Hook elements 26, 28 are engaged and firmly interlocked, turning them under and over respectively, by rolling the joint along the length thereof to form a seam 32 generally raised on the exterior surface of shell 2, as best seen in FIGS. 4-6 inclusive. Tongue 24 generally overlaps and bridges seam 32, and is secured over the seam adjacent thereto in underlaying relationship therewith by spot welding 34 the edge portions thereof to the wall of shell 2, thereby forming a protective shield 36 over seam 32 throughout its entire length. Seam 32 is also preferably compressed at intervals 38 to strengthen it further.

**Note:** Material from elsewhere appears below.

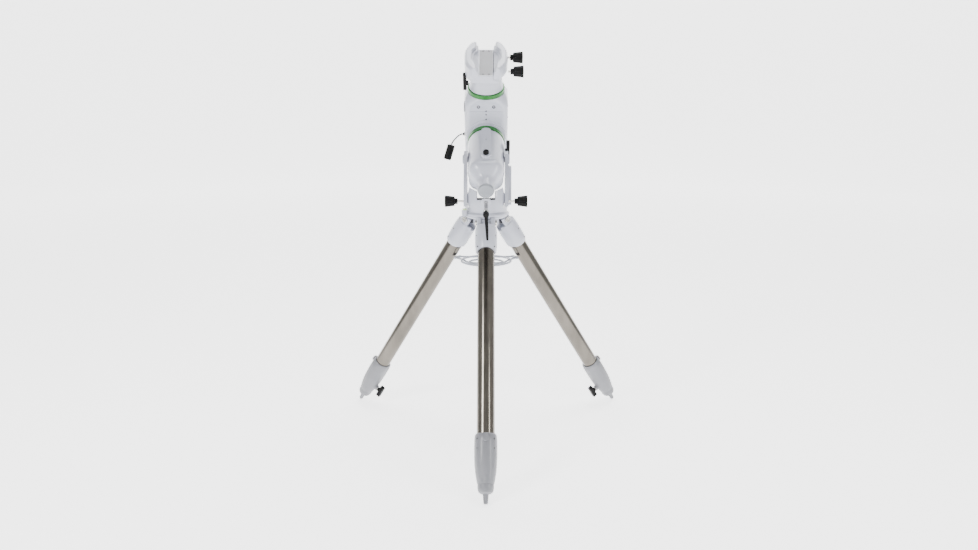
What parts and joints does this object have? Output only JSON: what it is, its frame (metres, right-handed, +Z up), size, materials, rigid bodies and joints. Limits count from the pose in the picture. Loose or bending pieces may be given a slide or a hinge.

It will be appreciated that in accordance with the preferred embodiment described, plies 12 and 14 of sheet 10 are formed simultaneously in rolling and seam jointing operations, in contradistinction to prior art method of separately forming the plies, with a concomitant saving in effort and more efficient utilization of equipment. In tests, mufflers having shells constructed as herein described have successfully withstood 25 back-fires in accordance with Ford Motor Company specification ES/D9AC/5230/BA without appreciable leakage at seam 32 of the muffler shell due, it is believed, to the shielding of the seam by shield 36 disposed as herein described.